Hacer un presupuesto con un escenario de crecimiento es fácil; es hasta tentador quedarse corto en los recursos. Pero en uno recesivo, tan marcadamente recesivo como el actual, es una temeridad estimar una evolución alcista de los ingresos sin poner velas a dios y hasta al diablo. ¿Por qué va a proporcionar el IRPF más ingresos por su subida si se reducen en 630.000 personas los contribuyentes y la actividad se contrae un 1,7%? ¿Por qué las empresas van a proporcionar 5.350 millones de euros más en Sociedades si su beneficio se contrae? ¿Qué fe ciega da crédito a que miles de defraudadores que lo son para esquivar el 35% o 40% de tipo efectivo sobre sus capitales los van a regularizar abonando alegremente el 10%, y entregando en bandeja de plata 3.250 millones al cajero mayor del reino?

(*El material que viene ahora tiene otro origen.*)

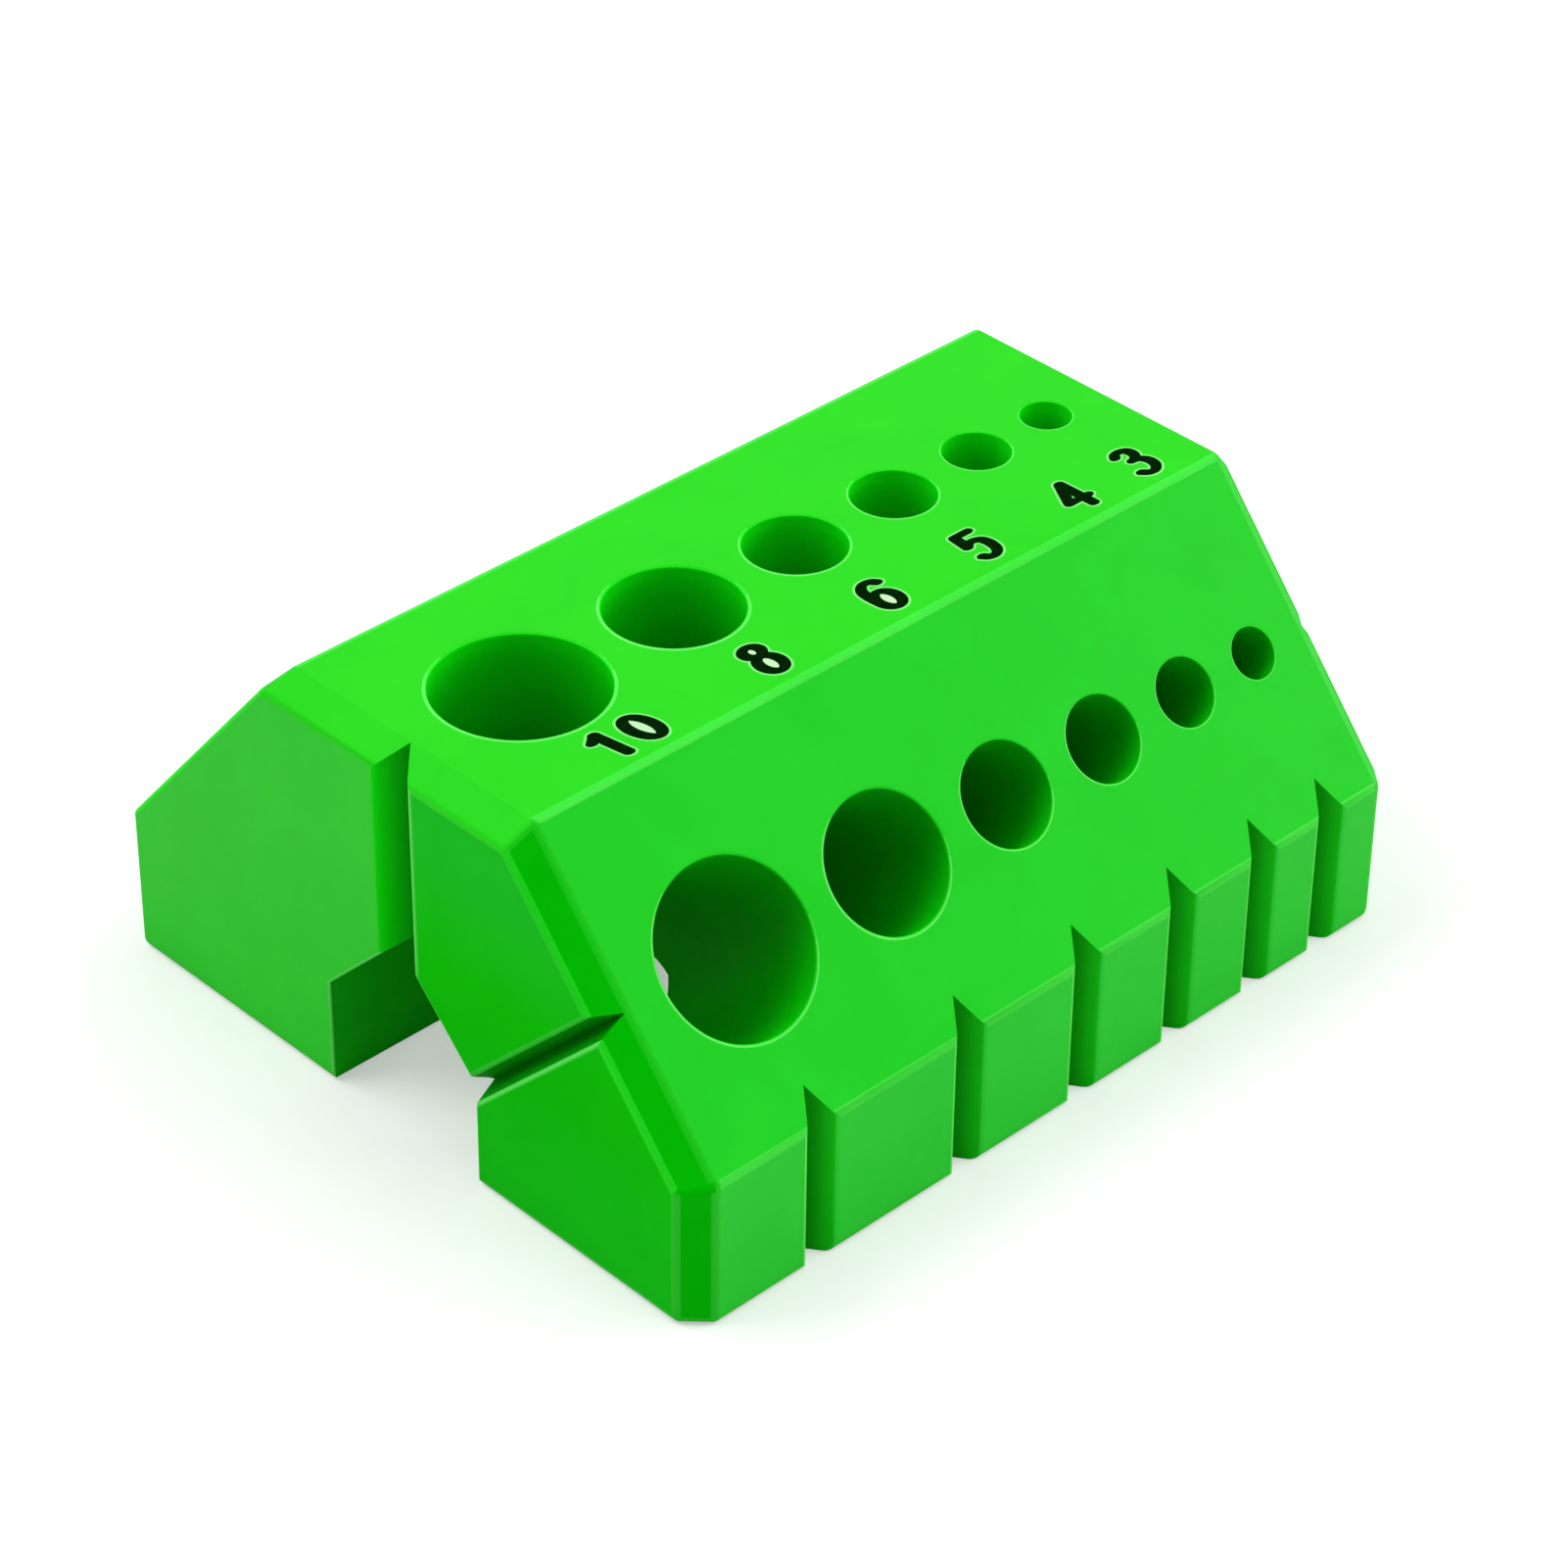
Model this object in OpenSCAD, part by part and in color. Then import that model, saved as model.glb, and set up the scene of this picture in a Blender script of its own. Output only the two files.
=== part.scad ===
// Drill guide block: one moulded body with a row of upright holes and a row of slanted holes.
// X runs along the rows from the largest hole to the smallest, the slanted holes open towards -Y,
// Z is up, and the origin is at the middle of the underside.

/* [Block] */
// Width across the upright sides
body_w = 47.4; // [44:0.1:60]
// Height from the underside to the top
body_h = 25.9; // [23:0.1:32]
// Width of the flat top
top_w = 19.6; // [16:0.1:24]
// Height of the upright sides below the slopes
side_h = 9.6; // [6:0.1:12]
// Plastic between an end face and the nearest hole of a row
end_margin = 4.25; // [3:0.05:8]
// Plastic between neighbouring holes of a row
hole_web = 2.3; // [1.5:0.1:5]

/* [Drill sizes] */
// Drill of the first hole of both rows
drill_a = 10; // [9:0.5:10]
// Drill of the second hole
drill_b = 8; // [7:0.5:9]
// Drill of the third hole
drill_c = 6; // [5.5:0.5:7]
// Drill of the fourth hole
drill_d = 5; // [4.5:0.5:5.5]
// Drill of the fifth hole
drill_e = 4; // [3.5:0.5:4.5]
// Drill of the last hole
drill_f = 3; // [2:0.5:3.5]
// Play across the diameter between a drill and its hole
drill_play = 0.1; // [0.02:0.02:0.2]

/* [Slanted holes] */
// Angle of the slanted holes above the underside
slant = 45; // [42:1:48]
// Height at which their axes reach the wall of the channel
slant_exit_h = 6.7; // [5.5:0.1:7.5]

/* [Channel under the block] */
// Width between the upright walls of the channel
channel_w = 12.4; // [11:0.1:16]
// Height of those walls up to the roof
channel_wall_h = 7; // [5.5:0.1:8]
// Angle of the two roof slopes above the underside
roof_slope = 45; // [40:1:48]

/* [End chamfers] */
// Chamfer of the end faces along the top
top_chamfer = 1.6; // [0.6:0.1:2]
// Chamfer of the end faces along the front slope and the front side
front_chamfer = 1.5; // [0.6:0.1:2]

/* [Alignment grooves] */
// Width of the groove on an end face that marks the upright row
end_groove_w = 2.8; // [1.5:0.1:3.5]
// Depth of that groove
end_groove_deep = 1.5; // [0.8:0.1:2]
// Width of the groove on an end face that marks the slanted row
slant_groove_w = 1.5; // [0.8:0.1:2]
// Depth of that groove
slant_groove_deep = 1.4; // [0.6:0.1:1.6]
// Width of the grooves on the front side, one for each slanted hole
side_groove_w = 2.1; // [1:0.1:2.5]
// Depth of those grooves
side_groove_deep = 1.5; // [0.8:0.1:2]

/* [Hidden] */
// Overrun of every cut past the face that it opens
cut_over = 1;
// Sides of a round hole
round_sides = 96;

drills = [drill_a, drill_b, drill_c, drill_d, drill_e, drill_f];
last_hole = len(drills) - 1;

// Length of the first holes and webs of a row, up to and with hole number i
function row_len(i) = i < 0 ? 0 : row_len(i - 1) + drills[i] + (i == 0 ? 0 : hole_web);
body_l = row_len(last_hole) + 2 * end_margin;
end_x = body_l / 2;

// Place along X of the axis of hole number i, the same in both rows
function hole_x(i) = row_len(i) - drills[i] / 2 + end_margin - end_x;
function bore_r(i) = (drills[i] + drill_play) / 2;

side_y = body_w / 2;
ridge_y = top_w / 2;
wall_y = channel_w / 2;
roof_h = channel_wall_h + wall_y * tan(roof_slope);

// Turn of the front slope away from the flat top, and its distance from the origin
slope_turn = atan2(body_h - side_h, side_y - ridge_y);
slope_reach = side_y * sin(slope_turn) + side_h * cos(slope_turn);

// Outline of the block across its length, with the channel open at the underside
module block_outline() {
    polygon([
        [-side_y, 0],
        [-side_y, side_h],
        [-ridge_y, body_h],
        [ridge_y, body_h],
        [side_y, side_h],
        [side_y, 0],
        [wall_y, 0],
        [wall_y, channel_wall_h],
        [0, roof_h],
        [-wall_y, channel_wall_h],
        [-wall_y, 0]
    ]);
}

module block_body() {
    rotate([90, 0, 90])
        translate([0, 0, -end_x])
            linear_extrude(body_l)
                block_outline();
}

// Chamfer of a given size along one face of the outline at the -X end. turn leans the face's normal
// from +Z towards -Y, and reach is the distance of the face from the origin.
module edge_chamfer(size, turn, reach) {
    long = body_w + body_h;
    out = size + cut_over;
    rotate([turn, 0, 0])
        translate([-end_x, long / 2, reach])
            rotate([90, 0, 0])
                linear_extrude(long)
                    polygon([
                        [-cut_over, -out],
                        [out, cut_over],
                        [-cut_over, cut_over]
                    ]);
}

// V cut with its mouth on the XZ plane, its root towards +Y and its length along Z from 0
module v_cut(width, deep, length) {
    mouth = width / 2 * (1 + cut_over / deep);
    linear_extrude(length)
        polygon([
            [-mouth, -cut_over],
            [mouth, -cut_over],
            [0, deep]
        ]);
}

// Chamfers and grooves of the end face at -X
module end_cuts() {
    edge_chamfer(top_chamfer, 0, body_h);
    edge_chamfer(front_chamfer, slope_turn, slope_reach);
    edge_chamfer(front_chamfer, 90, side_y);
    translate([-end_x, 0, 0])
        rotate([0, 0, -90])
            v_cut(end_groove_w, end_groove_deep, body_h + cut_over);
    translate([-end_x, -wall_y, slant_exit_h])
        rotate([90 - slant, 0, 0])
            translate([0, 0, -wall_y])
                rotate([0, 0, -90])
                    v_cut(slant_groove_w, slant_groove_deep, body_w);
}

// Groove on the front side below slanted hole number i, which runs out on the slope
module side_groove(i) {
    translate([hole_x(i), -side_y, -cut_over])
        v_cut(side_groove_w, side_groove_deep, body_h);
}

module upright_hole(i) {
    translate([hole_x(i), 0, -cut_over])
        cylinder(h = body_h + 2 * cut_over, r = bore_r(i), $fn = round_sides);
}

// The hole runs from inside the channel, past its wall and the underside, out of the slope
module slanted_hole(i) {
    inside = bore_r(i) * tan(slant) + cut_over;
    translate([hole_x(i), -wall_y, slant_exit_h])
        rotate([90 - slant, 0, 0])
            translate([0, 0, -inside])
                cylinder(h = inside + body_w, r = bore_r(i), $fn = round_sides);
}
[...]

Por si fuera poco, Hacienda fía a una campaña de lucha contra el fraude que anunciará en breve unas cuantas virutas más que puede arrancar la garlopa de la inspección, aunque no están cuantificadas en el presupuesto de ingresos.
Y hay que tener la fe de un sufrido costalero sevillano en estas atribuladas jornadas para confiar en que una alianza entre quienes han rechazado el objetivo de déficit regional en el Consejo de Política Fiscal (la Junta de Andalucía) y los comunistas andaluces ayudará a Montoro a cuadrar la última décima de gasto. Mucha fe.